Fred and his elder brother John were at home for the holidays; they were high-spirited lads of fourteen and fifteen years of age, and were particularly fond of teasing both their elder sisters and little Edith; a taste, by-the-bye, by no means peculiar to the Master Parkers, but one which we cannot admire, nevertheless.
The two boys, with Emilie and Edith, were on their way to pay aunt Agnes a little visit, having received from Mrs. Crosse, at the farm, a request for the honour of the young lady’s company as well as that of her brothers. John and Frederick were to walk, and Emily and Edith were to go in the little pony gig. As they were leaving the town, Edith caught sight of John coming out of a shop which was a favourite resort of most of the young people and visitors of the town of L——. It was professedly a stationer’s and bookseller’s, and was kept by Mrs. Cox, a widow woman, who sold balls, fishing tackle, books, boats, miniature spades, barrows, garden tools, patent medicines, &c., and who had lately increased her importance, in the eyes of the young gentlemen, by the announcement that various pyrotechnical wonders were to be obtained at her shop.

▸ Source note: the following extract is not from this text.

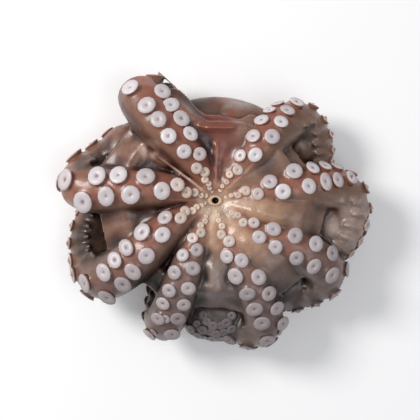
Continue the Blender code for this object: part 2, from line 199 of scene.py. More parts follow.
def control_points(arm):
    """The points that draw the arm's middle over the web, down the flank and in to its tip."""
    points = []
    run_end = run_end_of(arm)
    for share in (0, 0.2, 0.4, 0.6, 0.8, 1):
        radius = ARM_START + (run_end - ARM_START) * share
        swing = arm.heading - arm.sweep * (1 - share) ** 2
        lift = 0.001 + ARM_LIFT * arm.girth ** 2 * smooth((radius - arm.rise) / 0.045)
        lift -= RIM_DROP * smooth((radius - 0.06) / 0.045)
        height = web_height(radius) + lift - girth_grown(arm, radius - ARM_START)
        points.append(polar(radius, swing, height))
    for height, share, tucked in DESCENT:
        inset = 0 if tucked else between(RIM_INSET, arm.bow)
        radius = arm.reach - inset - arm.tuck * tucked
        points.append(polar(radius, arm.heading - arm.turn * share, height + arm.perch * tucked))
    flank_end = arm.reach - arm.tuck
    for height, share, inward in TAIL:
        radius = flank_end + (TAIL_RADIUS - flank_end) * inward
        angle = arm.heading - arm.turn - TAIL_TURN * share
        points.append(polar(radius, angle, height + arm.perch * (1 - share)))
    return points


def spline_points(points, steps):
    """Points of the uniform cubic B-spline that starts and ends on the first and last of the given points."""
    held = [points[0]] * 2 + points + [points[-1]] * 2
    line = []
    for index in range(len(held) - 3):
        a, b, c, d = held[index:index + 4]
        for step in range(steps):
            t = step / steps
            line.append((a * (1 - t) ** 3 + b * (3 * t ** 3 - 6 * t ** 2 + 4)
                         + c * (-3 * t ** 3 + 3 * t ** 2 + 3 * t + 1) + d * t ** 3) / 6)
    line.append(points[-1])
    return line


Station = namedtuple("Station", "arm distance place along up across girth")


class Route:
    """An arm's centreline, with the way its suckers face at each distance from its start."""

    def __init__(self, arm):
        self.arm = arm
        self.line = spline_points(control_points(arm), 12)
        self.distances = [0.0]
        for before, after in zip(self.line, self.line[1:]):
            self.distances.append(self.distances[-1] + (after - before).length)
        self.length = self.distances[-1]

    def at(self, wanted):
        """The arm's middle, girth and directions at the wanted distance from its start."""
        index = max(1, next((i for i, d in enumerate(self.distances) if d >= wanted), len(self.line) - 1))
        while self.distances[index] == self.distances[index - 1]:
            index += 1
        before, after = self.line[index - 1], self.line[index]
        share = (wanted - self.distances[index - 1]) / (self.distances[index] - self.distances[index - 1])
        place, along = before.lerp(after, share), (after - before).normalized()
        away = place - BODY_CENTRE
        away = (away - along * away.dot(along)).normalized()
        roll = math.radians(self.arm.roll) * smooth((wanted - self.arm.reach) / 0.03)
        up = away + Vector((0, 0, math.tan(roll)))
        up = (up - along * up.dot(along)).normalized()
        lean = smooth((wanted - 0.025) / 0.05) * (1 - smooth((wanted - self.arm.reach) / 0.02))
        up = Matrix.Rotation(-math.radians(self.arm.lean) * lean, 3, along) @ up
        girth = girth_at(self.arm, wanted, self.length)
        return Station(self.arm, wanted, place, along, up, up.cross(along), girth)

    def stations(self, step):
        count = round(self.length / step)
        return [self.at(self.length * index / count) for index in range(count + 1)]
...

There are few boys who have not at some time of their boyhood had a mania for pyrotechnics—in plain English, fire-works—and there are few parents, and parents’ neighbours, who can say that they relish the smell of gunpowder on their premises.
Mr. Parker had a particular aversion to amusements of the kind. He was an enemy to fishing, to cricketing, to boating; he was a very quiet, gentlemanly, dignified sort of man, and, although a kind father, had perhaps set up rather too high a standard of quietness and order and sedateness for his children. It is a curious fact, but one which it would be rather difficult to disprove, that children not unfrequently are the very opposites of their parents, in qualities such as I have described. Possibly they may not have been inculcated quite in the right manner; but that is not our business here.
Edith guessed what her brothers were after, and told her suspicious to Emilie; but not until they were within sight of the farm-house. John and Fred, who had been a short cut across the fields, were in high glee awaiting their arrival, and assisted Edith and her friend to alight more politely than usual. Aunt Agnes was in ecstasies of delight to see her dear Emilie, and she caressed Edith most lovingly also. Edith liked the old lady, who had a fund of fairy tales, such as the German language is rich in. Often would Edith go and sit by the old lady as she knitted, and listen to the story of the “Flying Trunk,” or the “Two Swans,” with untiring interest; and old ladies of a garrulous turn like good listeners. So aunt Agnes called Edith a charming girl, and Edith, who had seldom seen aunt Agnes otherwise than conversable and pleasant, thought her a very nice old lady.